GIVEN DATA:
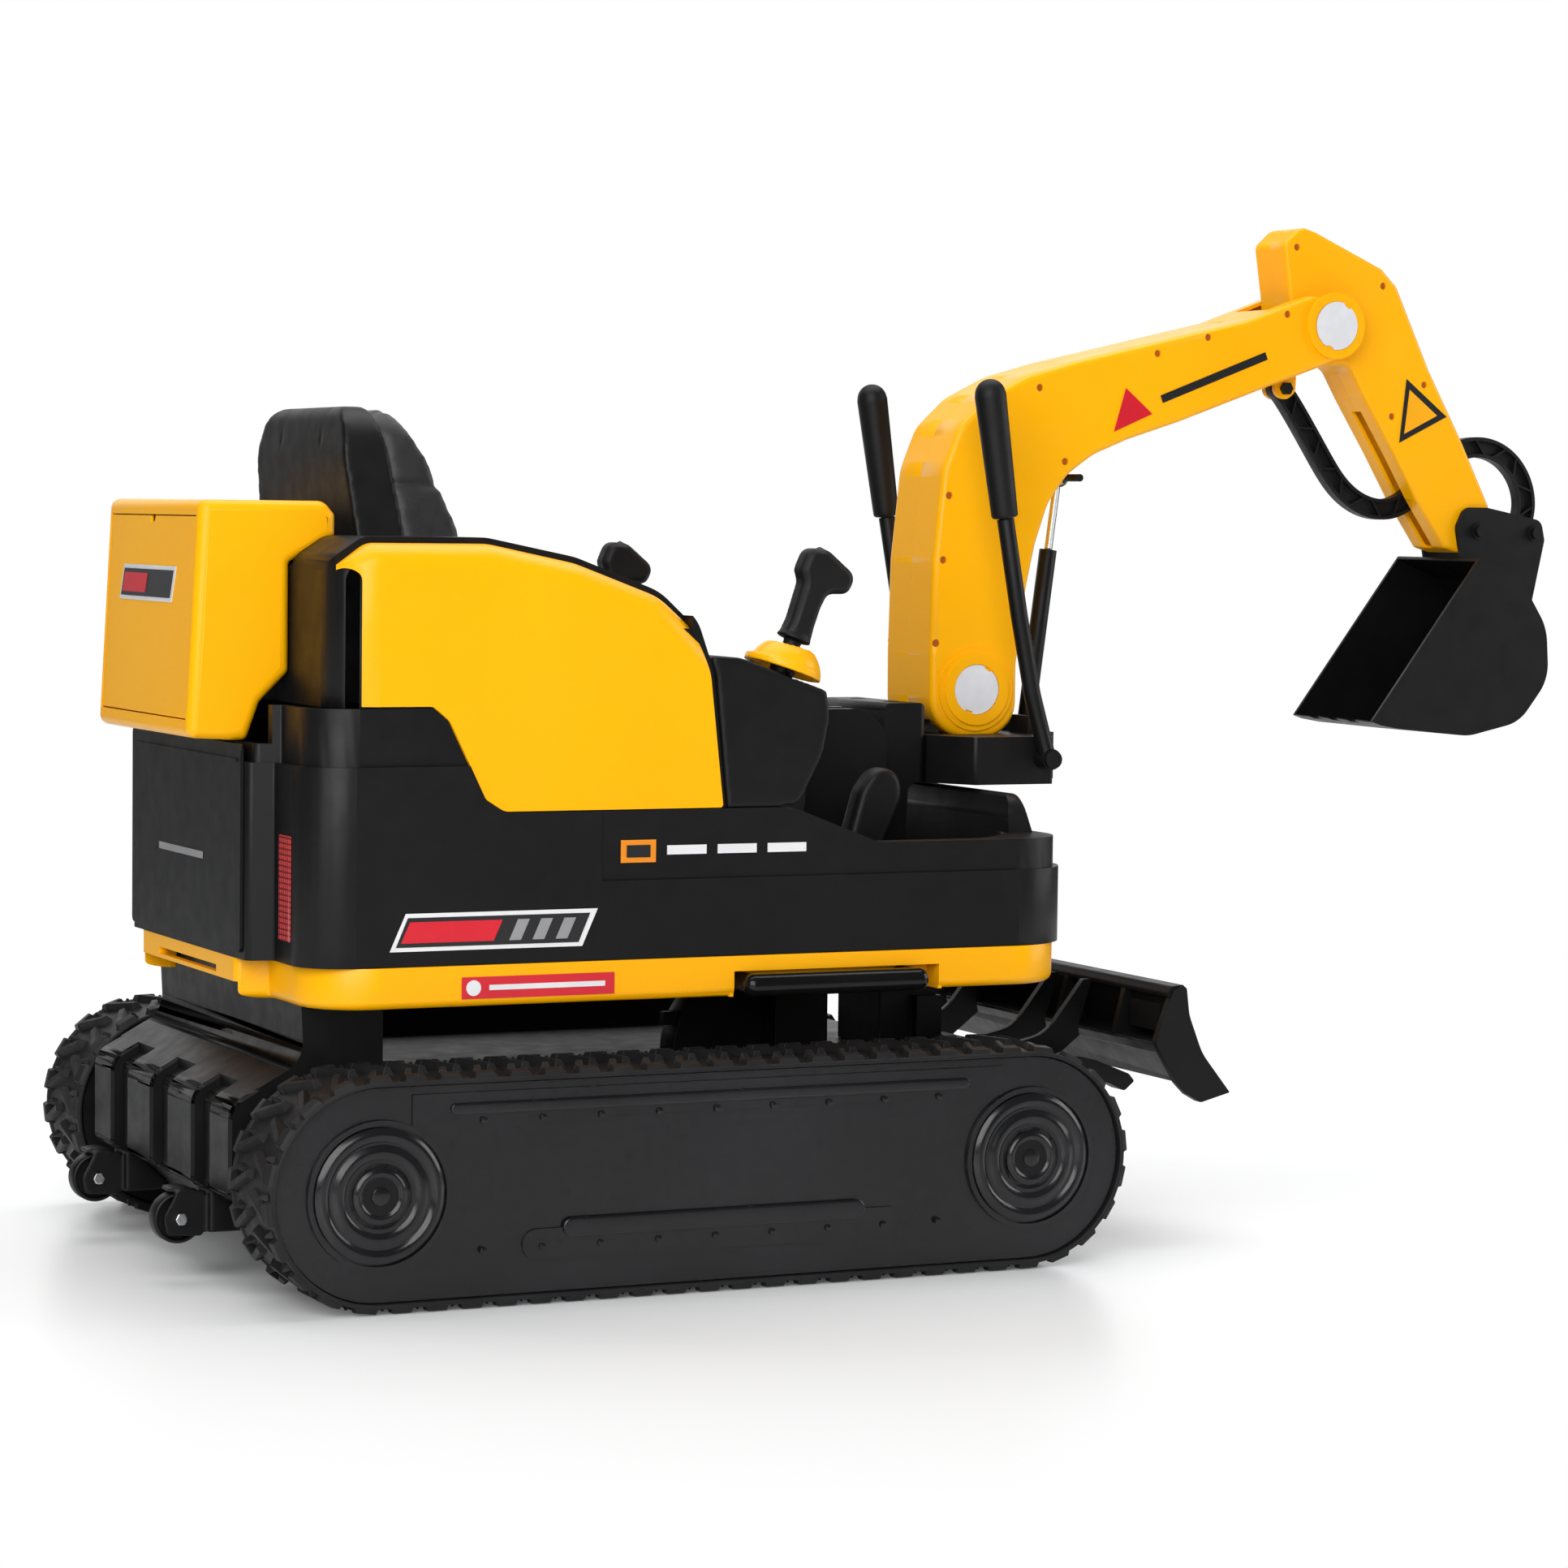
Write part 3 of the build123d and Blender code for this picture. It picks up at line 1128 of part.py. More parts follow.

---

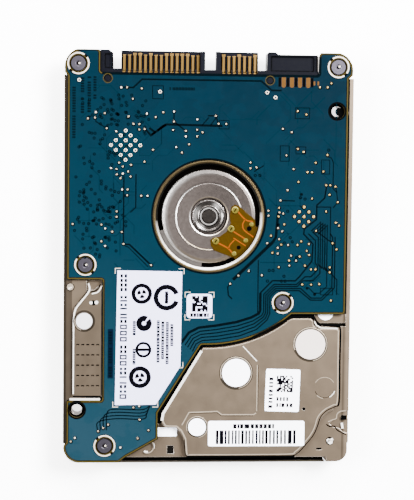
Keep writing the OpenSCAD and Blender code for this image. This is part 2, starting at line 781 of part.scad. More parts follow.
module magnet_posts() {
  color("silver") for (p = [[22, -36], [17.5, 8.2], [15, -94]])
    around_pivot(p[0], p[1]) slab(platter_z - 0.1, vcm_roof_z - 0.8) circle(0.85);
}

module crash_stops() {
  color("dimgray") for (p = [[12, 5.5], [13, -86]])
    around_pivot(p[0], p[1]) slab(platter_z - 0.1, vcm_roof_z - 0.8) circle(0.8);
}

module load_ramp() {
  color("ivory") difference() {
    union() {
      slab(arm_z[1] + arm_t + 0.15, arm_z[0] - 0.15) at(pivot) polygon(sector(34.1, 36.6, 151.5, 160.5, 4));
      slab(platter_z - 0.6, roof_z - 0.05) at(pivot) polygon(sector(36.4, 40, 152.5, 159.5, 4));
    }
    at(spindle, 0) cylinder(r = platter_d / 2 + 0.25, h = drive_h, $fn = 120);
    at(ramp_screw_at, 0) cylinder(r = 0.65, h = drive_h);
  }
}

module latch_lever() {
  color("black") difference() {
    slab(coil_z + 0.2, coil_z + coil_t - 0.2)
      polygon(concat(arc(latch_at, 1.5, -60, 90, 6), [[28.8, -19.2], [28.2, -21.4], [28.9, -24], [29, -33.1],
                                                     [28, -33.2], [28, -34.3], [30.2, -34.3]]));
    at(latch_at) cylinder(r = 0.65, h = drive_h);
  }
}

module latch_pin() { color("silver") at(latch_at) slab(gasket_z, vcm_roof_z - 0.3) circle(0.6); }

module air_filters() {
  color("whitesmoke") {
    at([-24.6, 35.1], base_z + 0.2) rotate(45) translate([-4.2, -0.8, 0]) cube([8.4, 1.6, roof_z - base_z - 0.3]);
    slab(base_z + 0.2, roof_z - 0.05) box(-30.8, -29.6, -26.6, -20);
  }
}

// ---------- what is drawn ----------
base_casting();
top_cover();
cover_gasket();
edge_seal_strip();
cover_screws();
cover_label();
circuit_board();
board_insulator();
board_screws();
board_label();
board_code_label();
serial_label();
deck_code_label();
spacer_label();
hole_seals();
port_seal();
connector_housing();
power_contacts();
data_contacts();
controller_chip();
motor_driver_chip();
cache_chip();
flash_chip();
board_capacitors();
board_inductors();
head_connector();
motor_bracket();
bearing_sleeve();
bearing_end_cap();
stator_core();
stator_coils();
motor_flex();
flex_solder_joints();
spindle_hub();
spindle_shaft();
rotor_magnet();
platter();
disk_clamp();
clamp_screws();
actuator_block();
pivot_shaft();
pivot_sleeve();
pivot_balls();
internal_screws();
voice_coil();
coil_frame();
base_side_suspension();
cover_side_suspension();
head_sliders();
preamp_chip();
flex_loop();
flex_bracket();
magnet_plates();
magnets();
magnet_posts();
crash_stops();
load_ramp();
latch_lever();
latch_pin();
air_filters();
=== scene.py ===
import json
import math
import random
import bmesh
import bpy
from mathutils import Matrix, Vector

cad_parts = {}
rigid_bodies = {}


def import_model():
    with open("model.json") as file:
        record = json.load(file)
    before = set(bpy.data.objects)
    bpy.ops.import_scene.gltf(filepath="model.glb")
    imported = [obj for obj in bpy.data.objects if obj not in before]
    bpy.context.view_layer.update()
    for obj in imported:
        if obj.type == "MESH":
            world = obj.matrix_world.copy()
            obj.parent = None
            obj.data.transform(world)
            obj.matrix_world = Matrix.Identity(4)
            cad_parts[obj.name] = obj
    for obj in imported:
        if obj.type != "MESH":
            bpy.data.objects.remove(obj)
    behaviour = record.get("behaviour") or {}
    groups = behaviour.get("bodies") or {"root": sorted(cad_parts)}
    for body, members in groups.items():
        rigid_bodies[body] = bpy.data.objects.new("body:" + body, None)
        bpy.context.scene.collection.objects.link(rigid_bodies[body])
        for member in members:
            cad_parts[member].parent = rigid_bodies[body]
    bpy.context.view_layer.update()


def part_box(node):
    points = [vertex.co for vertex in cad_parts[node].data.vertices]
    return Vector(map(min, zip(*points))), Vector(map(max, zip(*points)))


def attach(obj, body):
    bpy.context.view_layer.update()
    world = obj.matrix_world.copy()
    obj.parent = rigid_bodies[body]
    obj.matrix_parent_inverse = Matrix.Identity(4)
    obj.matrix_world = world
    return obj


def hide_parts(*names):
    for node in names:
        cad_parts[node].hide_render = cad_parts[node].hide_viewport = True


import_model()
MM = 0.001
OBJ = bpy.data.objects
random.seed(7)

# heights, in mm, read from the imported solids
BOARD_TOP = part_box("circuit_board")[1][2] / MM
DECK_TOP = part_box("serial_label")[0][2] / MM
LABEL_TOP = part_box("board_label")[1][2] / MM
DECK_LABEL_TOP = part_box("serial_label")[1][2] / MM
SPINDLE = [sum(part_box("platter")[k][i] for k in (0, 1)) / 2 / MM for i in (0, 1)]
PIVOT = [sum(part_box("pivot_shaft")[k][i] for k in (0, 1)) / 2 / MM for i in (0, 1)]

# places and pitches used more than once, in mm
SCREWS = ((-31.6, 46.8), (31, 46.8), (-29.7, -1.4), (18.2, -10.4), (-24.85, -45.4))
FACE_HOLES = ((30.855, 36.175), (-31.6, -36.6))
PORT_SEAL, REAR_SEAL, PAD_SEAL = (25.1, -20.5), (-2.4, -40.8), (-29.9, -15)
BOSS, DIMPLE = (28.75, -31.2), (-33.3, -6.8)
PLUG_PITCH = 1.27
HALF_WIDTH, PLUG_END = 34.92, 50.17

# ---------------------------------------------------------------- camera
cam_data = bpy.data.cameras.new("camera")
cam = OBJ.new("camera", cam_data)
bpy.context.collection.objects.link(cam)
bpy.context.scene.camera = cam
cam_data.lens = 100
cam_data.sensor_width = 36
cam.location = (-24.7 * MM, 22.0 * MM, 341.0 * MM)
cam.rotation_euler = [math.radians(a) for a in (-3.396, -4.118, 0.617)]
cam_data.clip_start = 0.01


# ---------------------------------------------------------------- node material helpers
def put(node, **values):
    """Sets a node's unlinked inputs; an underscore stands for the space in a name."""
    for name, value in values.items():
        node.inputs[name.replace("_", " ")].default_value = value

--

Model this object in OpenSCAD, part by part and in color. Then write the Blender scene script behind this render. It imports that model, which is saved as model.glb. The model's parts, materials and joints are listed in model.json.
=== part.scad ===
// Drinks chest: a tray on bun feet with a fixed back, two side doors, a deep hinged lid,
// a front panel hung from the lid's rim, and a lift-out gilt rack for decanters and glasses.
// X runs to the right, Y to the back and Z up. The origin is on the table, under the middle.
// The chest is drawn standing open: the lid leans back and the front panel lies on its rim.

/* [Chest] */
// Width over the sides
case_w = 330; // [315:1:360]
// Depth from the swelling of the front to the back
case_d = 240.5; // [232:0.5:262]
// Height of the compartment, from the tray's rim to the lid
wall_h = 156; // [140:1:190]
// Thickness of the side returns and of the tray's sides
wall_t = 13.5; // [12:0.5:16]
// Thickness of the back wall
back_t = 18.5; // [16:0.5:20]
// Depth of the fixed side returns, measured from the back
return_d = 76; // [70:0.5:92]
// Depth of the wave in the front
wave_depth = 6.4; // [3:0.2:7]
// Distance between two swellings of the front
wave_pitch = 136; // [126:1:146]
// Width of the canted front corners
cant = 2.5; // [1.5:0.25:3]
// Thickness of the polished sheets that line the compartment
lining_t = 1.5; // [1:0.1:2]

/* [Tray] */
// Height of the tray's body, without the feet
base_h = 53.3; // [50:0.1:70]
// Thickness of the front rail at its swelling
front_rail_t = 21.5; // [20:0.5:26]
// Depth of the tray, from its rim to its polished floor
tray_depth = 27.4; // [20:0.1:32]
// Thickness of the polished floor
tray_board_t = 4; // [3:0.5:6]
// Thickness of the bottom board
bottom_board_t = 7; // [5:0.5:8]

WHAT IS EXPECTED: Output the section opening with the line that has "---------- what is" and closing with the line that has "bpy.data.objects.remove(obj)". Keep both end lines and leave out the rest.

RESULT OF THE EXERCISE:
// ---------- what is drawn ----------
base_casting();
top_cover();
cover_gasket();
edge_seal_strip();
cover_screws();
cover_label();
circuit_board();
board_insulator();
board_screws();
board_label();
board_code_label();
serial_label();
deck_code_label();
spacer_label();
hole_seals();
port_seal();
connector_housing();
power_contacts();
data_contacts();
controller_chip();
motor_driver_chip();
cache_chip();
flash_chip();
board_capacitors();
board_inductors();
head_connector();
motor_bracket();
bearing_sleeve();
bearing_end_cap();
stator_core();
stator_coils();
motor_flex();
flex_solder_joints();
spindle_hub();
spindle_shaft();
rotor_magnet();
platter();
disk_clamp();
clamp_screws();
actuator_block();
pivot_shaft();
pivot_sleeve();
pivot_balls();
internal_screws();
voice_coil();
coil_frame();
base_side_suspension();
cover_side_suspension();
head_sliders();
preamp_chip();
flex_loop();
flex_bracket();
magnet_plates();
magnets();
magnet_posts();
crash_stops();
load_ramp();
latch_lever();
latch_pin();
air_filters();
=== scene.py ===
import json
import math
import random
import bmesh
import bpy
from mathutils import Matrix, Vector

cad_parts = {}
rigid_bodies = {}


def import_model():
    with open("model.json") as file:
        record = json.load(file)
    before = set(bpy.data.objects)
    bpy.ops.import_scene.gltf(filepath="model.glb")
    imported = [obj for obj in bpy.data.objects if obj not in before]
    bpy.context.view_layer.update()
    for obj in imported:
        if obj.type == "MESH":
            world = obj.matrix_world.copy()
            obj.parent = None
            obj.data.transform(world)
            obj.matrix_world = Matrix.Identity(4)
            cad_parts[obj.name] = obj
    for obj in imported:
        if obj.type != "MESH":
            bpy.data.objects.remove(obj)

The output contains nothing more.